= What needs to be done =
Please give back word for word the lines below, from the first one through the one with "Millimetres, +Z up.".
start Data block
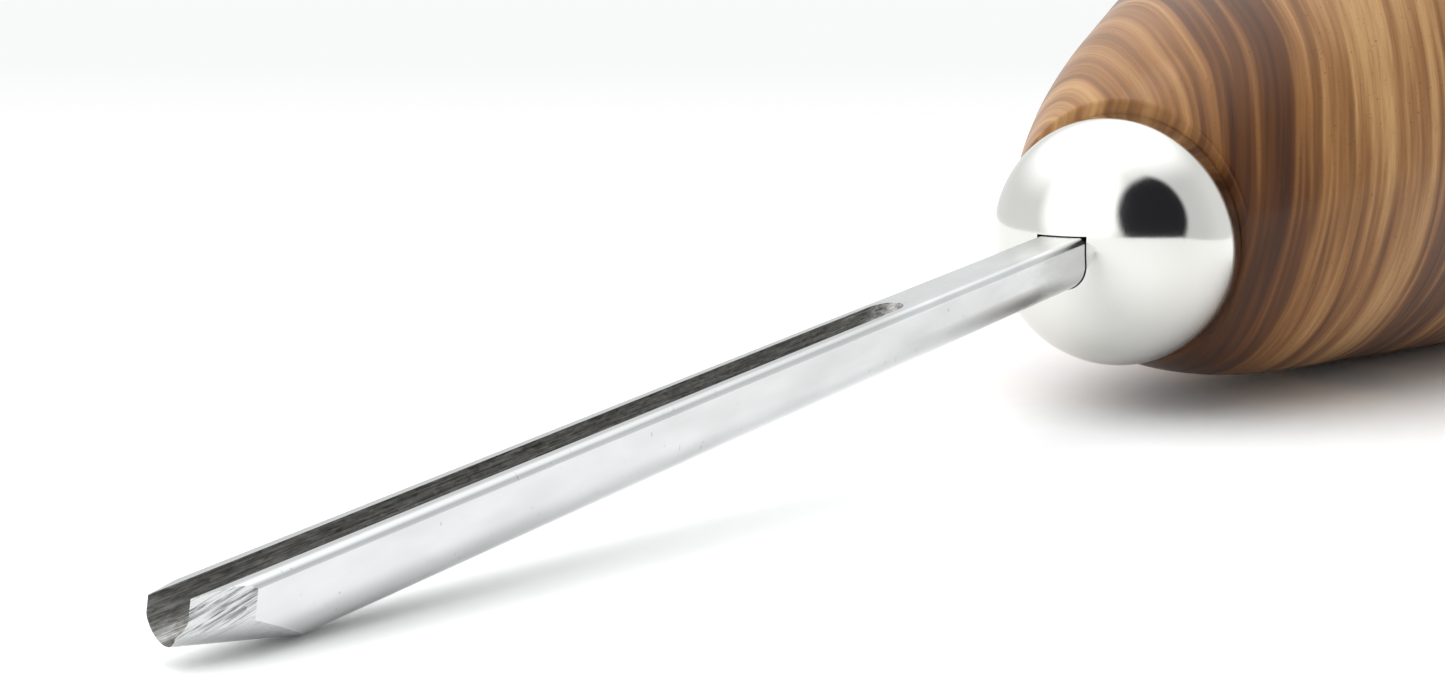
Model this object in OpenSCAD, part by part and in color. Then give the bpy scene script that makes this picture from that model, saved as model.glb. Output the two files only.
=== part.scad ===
// Lino cutter: a small U-gouge with a domed ferrule cap and a turned palm handle.
// The tool lies as it rests on a table: the heel of its bevel and the flat under
// its handle touch z = 0, the cutting end points to -X and the flute opens upward.
// The origin is on the flat under the handle. Millimetres, +Z up.

/* [Blade] */
// Width of the U-shaped bar
bar_w = 2.9; // [2.4:0.1:3.6]
// Height of the bar
bar_h = 2.87; // [2.7:0.01:3.2]
// Length from the cutting edge to the nose of the ferrule cap
exposed_len = 53.1; // [48:0.1:60]
// Thickness of the side walls beside the flute
wall_t = 0.625; // [0.4:0.005:0.8]
// Depth of the flute
flute_depth = 1.48; // [1.3:0.01:1.7]
// Length of the flute at full depth
flute_len = 35.5; // [25:0.5:38]
// Radius of the wheel that cut the flute, seen where it runs out
flute_wheel_r = 3.8; // [3:0.1:6]
// Length of the tang behind the nose of the cap
tang_len = 40; // [30:1:48]
// Length of the tang's straight part inside the wood
tang_straight = 2; // [1:0.5:5]
// Size of the square end of the tang
tang_end = 1; // [0.6:0.1:1.6]

/* [Cutting end] */
// Angle of the outside bevel
bevel_angle = 17; // [14:0.5:24]
// Angle by which the cutting edge is out of square, seen from above
edge_skew = 17; // [10:1:17]
// Angle by which the top corners of the cutting edge lean back
edge_rake = 18; // [18:1:24]
// Length honed off the very edge, which leaves its lowest part with a real thickness
edge_hone = 0.05; // [0.03:0.01:0.1]

/* [Ferrule cap] */
// Outer diameter of the cap
cap_d = 14; // [12.5:0.1:15]
// Length of the domed part
dome_len = 5.6; // [5.4:0.1:6]
// Radius of the shoulder that joins the dome to the rim
dome_shoulder_r = 4.5; // [4:0.1:4.8]
// Length of the straight rim
rim_len = 1.3; // [1:0.1:2]
// Wall thickness of the cap
cap_t = 0.6; // [0.4:0.05:0.8]
// Gap around the shank in the cap's slot
slot_gap = 0.05; // [0.02:0.01:0.15]

/* [Handle] */
// Radius of the wood at the cap
neck_r = 7.4; // [7.2:0.05:7.6]
// Steepest flare of the wood, at the cap
neck_angle = 30; // [28:0.5:34]
// Flare of the straight taper
taper_angle = 15; // [14.5:0.1:15.5]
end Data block
= Task result =
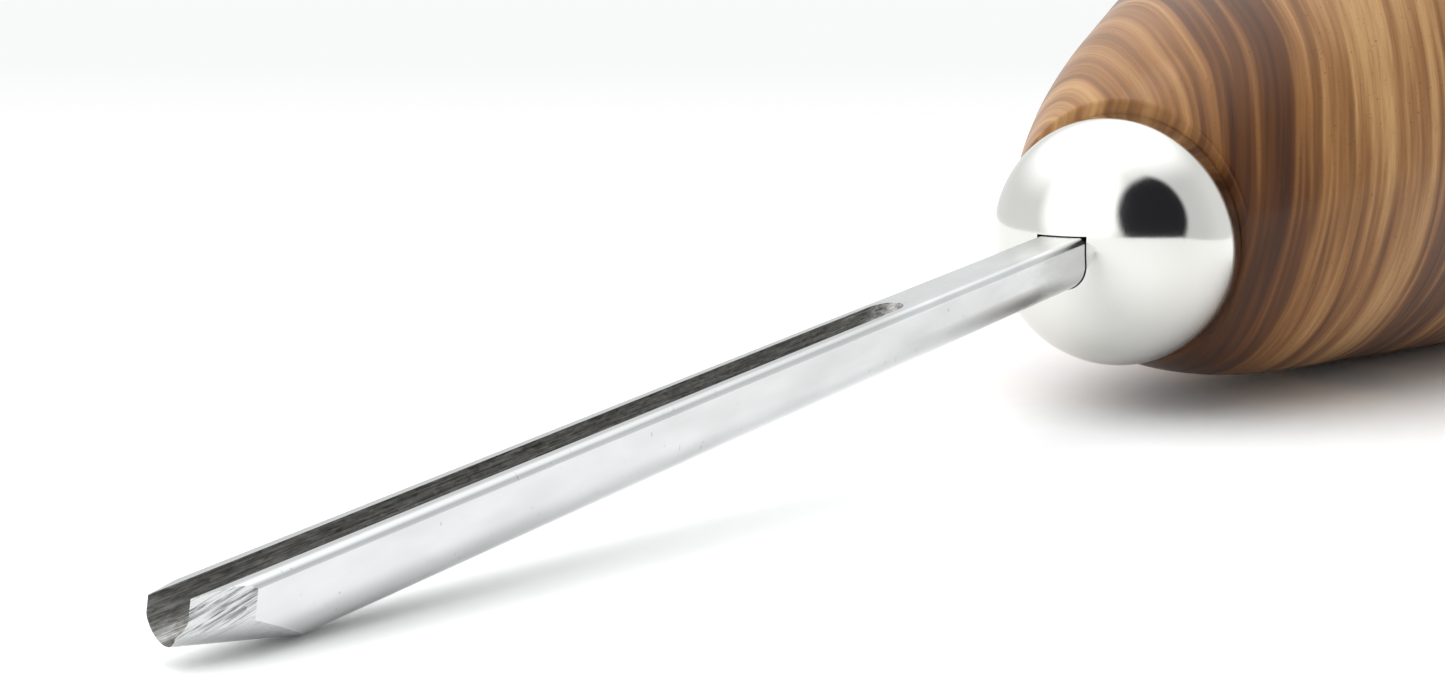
Model this object in OpenSCAD, part by part and in color. Then give the bpy scene script that makes this picture from that model, saved as model.glb. Output the two files only.
=== part.scad ===
// Lino cutter: a small U-gouge with a domed ferrule cap and a turned palm handle.
// The tool lies as it rests on a table: the heel of its bevel and the flat under
// its handle touch z = 0, the cutting end points to -X and the flute opens upward.
// The origin is on the flat under the handle. Millimetres, +Z up.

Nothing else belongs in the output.